Mit gelebter Geschlossenheit und einem riesigen Einsatz aller werde die CSU bei der Wahl am 14. Oktober stark abschneiden.
Seehofer hat bezahlbare Wohnungen als "die soziale Frage unserer Zeit" bezeichnet. Die Bundesregierung habe mit ihren jüngsten Beschlüssen die richtigen Antworten darauf gegeben, sagte er. Das Baukindergeld, die Förderung der Städte oder die Mieterschutznovelle seien wichtige Gesellschaftspolitik.
Der in seinem Ressort auch für das Thema Bau zuständige Seehofer sagte, ein solches Programm für den Wohnungsbau und für den Mieterschutz habe es in Deutschland "nie zuvor" gegeben.
Auf dem Wohngipfel am kommenden Freitag im Kanzleramt solle auch überlegt werden, das Baurecht zu vereinfachen.
Seehofer äußerte sich vor dem Hintergrund einer am Samstagnachmittag in München geplanten Großdemonstration für bezahlbares Wohnen. Dazu werden etwa 10.000 Menschen erwartet.

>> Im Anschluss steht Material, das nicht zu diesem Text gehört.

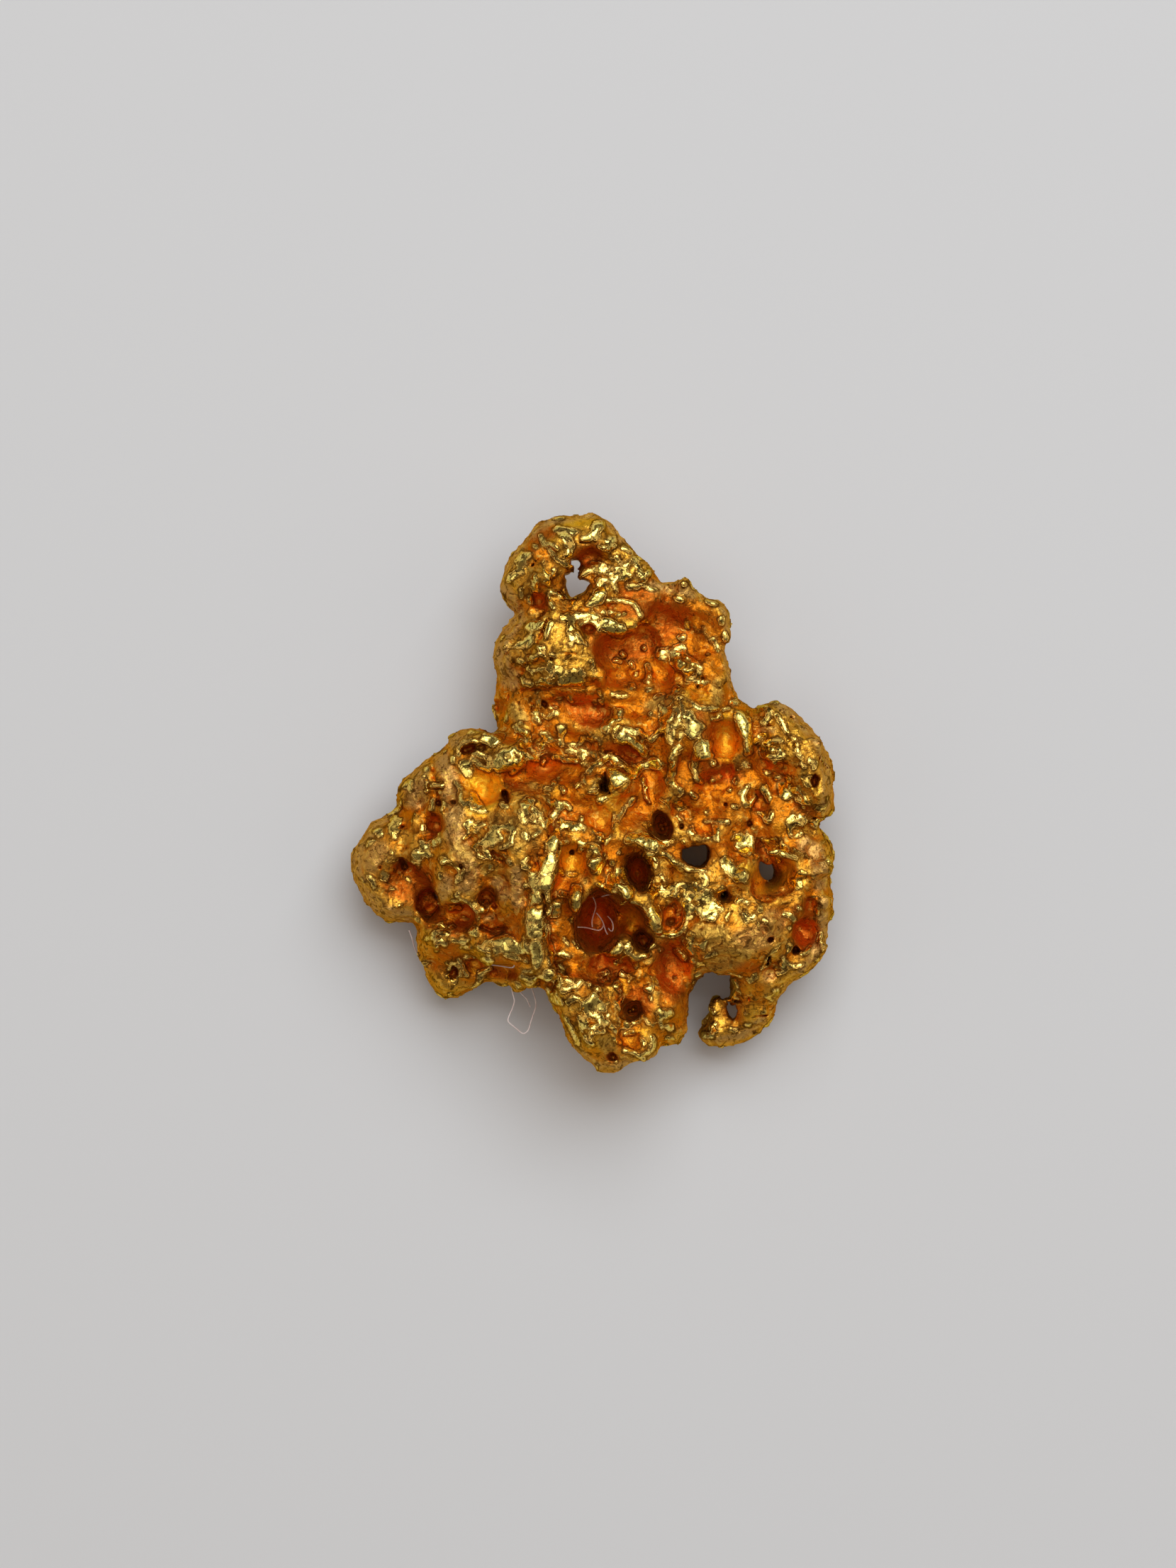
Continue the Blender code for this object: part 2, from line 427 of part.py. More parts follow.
def scattered(thing, scatter):
    """Returns balls scattered over the parts of the skin that face up or down as asked.

    No two are closer than the gap, and the top's smooth places have none. Each has a size within the
    two sizes, is stretched and turned at random, and is lifted off the skin by a share of its size.
    """
    dice = Random(scatter.seed)
    lowest, highest = scatter.facing
    places = []
    balls = []
    for vert in dice.sample(list(thing.data.vertices), SCATTER_TRIES):
        if not lowest < vert.normal.z < highest or (lowest > 0 and is_smooth(vert.co)):
            continue
        if any((vert.co - place).length < scatter.gap for place in places):
            continue
        places.append(vert.co)
        size = dice.uniform(*scatter.sizes)
        radii = [size * dice.uniform(0.7, 1.4) for _ in range(3)]
        turns = [dice.uniform(0, 180) for _ in range(3)]
        balls.append(Blob(vert.co + vert.normal * scatter.lift * size, radii, turns))
    return balls


def grown_object(name, blobs, ridges=()):
    """Returns an object whose balls and ridges are melted into closed, smooth bodies."""
    bm = bmesh.new()
    for blob in blobs:
        add_blob(bm, blob)
    for ridge in ridges:
        add_ridge(bm, ridge)
    mesh = bpy.data.meshes.new(name)
    bm.to_mesh(mesh)
    bm.free()
    thing = new_object(name, mesh)
    melt(thing, 2)
    return thing


def melt(thing, rounds):
    """Melts the bodies that the thing holds into one skin, and softens it this many times."""
    remesh = thing.modifiers.new("melt", "REMESH")
    remesh.mode = "VOXEL"
    remesh.voxel_size = MELT_STEP
    smooth = thing.modifiers.new("soften", "SMOOTH")
    smooth.factor = 0.5
    smooth.iterations = rounds


def combine(thing, other, operation):
    """Joins the other object to the thing, or cuts it away, and hides the other one."""
    boolean = thing.modifiers.new(other.name, "BOOLEAN")
    boolean.operation = operation
    boolean.solver = "EXACT"
    boolean.object = other
    other.hide_render = True
    other.display_type = "WIRE"


def settle(thing):
    """Gives the thing the mesh that its modifiers make, and removes the modifiers."""
    depsgraph = bpy.context.evaluated_depsgraph_get()
    mesh = bpy.data.meshes.new_from_object(thing.evaluated_get(depsgraph), depsgraph=depsgraph)
    thing.modifiers.clear()
    thing.data = mesh


def keep_largest_body(thing):
    """Deletes every loose crumb and sealed bubble, so that one body with one skin is left."""
    bm = bmesh.new()
    bm.from_mesh(thing.data)
    unseen = set(bm.verts)
    bodies = []
    while unseen:
        front = [unseen.pop()]
        body = []
        while front:
            vert = front.pop()
            body.append(vert)
            for edge in vert.link_edges:
                other = edge.other_vert(vert)
                if other in unseen:
                    unseen.remove(other)
                    front.append(other)
        bodies.append(body)
    bodies.sort(key=len)
    for body in bodies[:-1]:
        bmesh.ops.delete(bm, geom=body, context="VERTS")
    bm.to_mesh(thing.data)
    bm.free()


def roughen(thing):
    """Makes the whole skin gently uneven."""
    texture = bpy.data.textures.new("unevenness", "CLOUDS")
    texture.noise_scale = LUMPY_SIZE
    displace = thing.modifiers.new("unevenness", "DISPLACE")
    displace.texture = texture
    displace.texture_coords = "LOCAL"
    displace.mid_level = 0.5
    displace.strength = LUMPY_DEPTH * 2


def simplify(thing, most):
    """Lowers the skin to this many triangles, with the most where it bends."""
    triangles = sum(len(face.vertices) - 2 for face in thing.data.polygons)
    decimate = thing.modifiers.new("simplify", "DECIMATE")
    decimate.ratio = min(1.0, most / triangles)
    decimate.use_collapse_triangulate = True


def wear_flat(thing):
    """Cuts the lowest lumps off at Z = 0, as if they had worn flat."""
    bm = bmesh.new()
    bm.from_mesh(thing.data)
    for vert in bm.verts:
        if abs(vert.co.z) < SNAP:
            vert.co.z = 0
    everything = bm.verts[:] + bm.edges[:] + bm.faces[:]
    bmesh.ops.bisect_plane(bm, geom=everything, plane_co=(0, 0, 0), plane_no=(0, 0, 1), clear_inner=True)
    rims = [edge for edge in bm.edges if edge.is_boundary]
    bmesh.ops.holes_fill(bm, edges=rims, sides=0)
    bmesh.ops.triangulate(bm, faces=bm.faces[:])
    bmesh.ops.recalc_face_normals(bm, faces=bm.faces[:])
    bm.to_mesh(thing.data)
    bm.free()


def fit_to_size(thing):
    """Scales the skin to the real length, width and thickness, with the origin below its middle."""
    low = [min(vert.co[axis] for vert in thing.data.vertices) for axis in range(3)]
    high = [max(vert.co[axis] for vert in thing.data.vertices) for axis in range(3)]
    base = Vector(((low[0] + high[0]) / 2, (low[1] + high[1]) / 2, low[2]))
    sizes = [size * MM / (top - bottom) for size, bottom, top in zip((WIDTH, LENGTH, THICKNESS), low, high)]
    thing.data.transform(Matrix.Diagonal((*sizes, 1.0)) @ Matrix.Translation(-base))


def gold():
    """Returns the material of bright native gold."""
    material = bpy.data.materials.new("native_gold")
    material.use_nodes = True
    shader = material.node_tree.nodes["Principled BSDF"]
    shader.inputs["Base Color"].default_value = GOLD_COLOUR
    shader.inputs["Roughness"].default_value = GOLD_ROUGHNESS
    shader.inputs["Metallic"].default_value = 1.0
    return material


def build_nugget():
    """Builds the nugget from its lumps, valleys, ridges, crumbs and holes."""
    nugget = grown_object("gold_nugget", LUMPS.values())
    valleys = grown_object("valleys", VALLEYS.values())
    ridges = grown_object("ridges", CRUMBS.values(), RIDGES.values())
    holes = grown_object("holes", HOLES.values())
    combine(nugget, valleys, "DIFFERENCE")
    combine(nugget, ridges, "UNION")
    melt(nugget, 2)
    combine(nugget, holes, "DIFFERENCE")
    melt(nugget, 2)
    roughen(nugget)
    settle(nugget)
    keep_largest_body(nugget)
    beads = scattered(nugget, BEADS)
    pocks = scattered(nugget, POCKS) + scattered(nugget, UNDER_POCKS)
    combine(nugget, grown_object("beads", beads), "UNION")
    melt(nugget, 1)
    combine(nugget, grown_object("pocks", pocks), "DIFFERENCE")
    melt(nugget, 1)
    settle(nugget)
    keep_largest_body(nugget)
    simplify(nugget, MOST_TRIANGLES)
    settle(nugget)
    wear_flat(nugget)
    fit_to_size(nugget)
    nugget.data.shade_smooth()
    nugget.data.materials.append(gold())


clear_scene()
noise.seed_set(NOISE_SEED)
build_nugget()
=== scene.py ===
"""A spongy gold nugget with lint caught in its hollows, lying on a pale table.

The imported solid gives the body. Its skin is worked out again as a field of distances, so that crests,
crumpled gold, smooth hollows, pits and holes can be raised from it and sunk into it as whole arrays. All
lengths are in millimetres until a mesh is made, with X to the right, Y towards the crown and Z up.
"""

import logging
import math
from dataclasses import dataclass, field
from enum import Enum
from itertools import product

import bmesh
import bpy
import numpy as np
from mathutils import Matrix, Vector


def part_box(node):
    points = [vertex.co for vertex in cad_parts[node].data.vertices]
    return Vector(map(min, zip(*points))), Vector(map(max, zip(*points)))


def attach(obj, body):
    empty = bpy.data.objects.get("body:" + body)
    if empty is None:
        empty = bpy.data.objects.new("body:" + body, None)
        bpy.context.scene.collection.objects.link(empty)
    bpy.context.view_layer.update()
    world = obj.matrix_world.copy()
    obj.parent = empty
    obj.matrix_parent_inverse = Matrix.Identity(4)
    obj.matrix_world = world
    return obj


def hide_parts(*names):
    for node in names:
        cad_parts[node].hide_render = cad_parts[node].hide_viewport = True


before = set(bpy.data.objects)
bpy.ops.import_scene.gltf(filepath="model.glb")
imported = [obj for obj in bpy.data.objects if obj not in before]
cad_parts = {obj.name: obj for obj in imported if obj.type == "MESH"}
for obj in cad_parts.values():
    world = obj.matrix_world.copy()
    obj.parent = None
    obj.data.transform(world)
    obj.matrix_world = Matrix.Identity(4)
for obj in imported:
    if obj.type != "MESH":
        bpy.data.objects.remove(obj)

import openvdb as vdb
from mathutils import Vector

Array = np.ndarray
Path = tuple[int, ...]  # places in plan, as x and y in turn, in hundredths of a millimetre
Colour = tuple[float, float, float, float]
Socket = bpy.types.NodeSocket
Feed = Socket | float | tuple[float, ...]  # what a socket takes: another socket, a number or a colour

MM = 0.001  # a millimetre, in metres
NODE = "gold_nugget"
BODY = "root"

log = logging.getLogger("nugget")


class Skin(Enum):
    """The kinds of skin that the gold shows; the tan of side-facing rims and the glow of smooth bowls are painted
    light, not kinds of gold.
    """

    FOIL = "foil"  # crumpled and bright
    HONEY = "honey"  # mid gold
    AMBER = "amber"  # smooth and orange
    RUST = "rust"  # smooth and red brown
    SATIN = "satin"  # tan: a painted dim reflection on rims that face sideways
    DULL = "dull"  # finely pitted, olive brown
    GLOW = "glow"  # smooth, and painted light orange as a pool of reflected light


@dataclass(frozen=True)
class Crest:
    """A raised strip of bright gold: its line in plan, half its width and its height."""

    path: Path
    width: float
    height: float = 0.12


@dataclass(frozen=True)
class Island:
    """A raised plate of bright gold: its corners in plan and its height."""

    path: Path
    height: float = 0.12


@dataclass(frozen=True)
class Hollow:
    """A smooth bowl or trough: its line in plan, half its width and its depth."""

    path: Path
    width: float
    depth: float = 0.2


@dataclass(frozen=True)
class Cut:
    """A pit, slit or hole: its line in plan, half its width and how far it goes down."""

    path: Path
    width: float
    depth: float


@dataclass(frozen=True)
class Opening:
    """A hollow or hole with a drawn mouth: the mouth's corners in plan and how far it goes down."""

    path: Path
    depth: float = 9.0


@dataclass(frozen=True)
class Strand:
    """A thread of lint: its line in plan, and its heights at both ends, or none where it lies on the gold."""

    path: Path
    heights: tuple[float, float] | None = None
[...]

Seehofer gibt sich außerdem zuversichtlich, dass Italien ein Flüchtlingsabkommen mit Deutschland unterzeichnen wird.
Italiens Innenminister Matteo Salvini hatte am Freitag die von Seehofer verkündete Einigung auf ein Abkommen zur Rücknahme von Flüchtlingen, die über Italien nach Deutschland gekommen waren, dementiert. "Meine Unterschrift ist noch nicht vorhanden, weil ich auf eine weitere Klärung warte", sagte Salvini.
Seehofer hatte erklärt, dass nach den Abkommen mit Spanien und Griechenland über die Rücknahme von Flüchtlingen auch mit Italien eine Vereinbarung erzielt worden sei. Seine Unterschrift und die von Salvini fehlten aber noch. Die Abkommen sind Teil eines Kompromisses in der großen Koalition, mit dem Anfang Juli ein wochenlanger Streit zwischen CDU und CSU über die Zurückweisung von Flüchtlingen direkt an der Grenze vorerst beendet worden war.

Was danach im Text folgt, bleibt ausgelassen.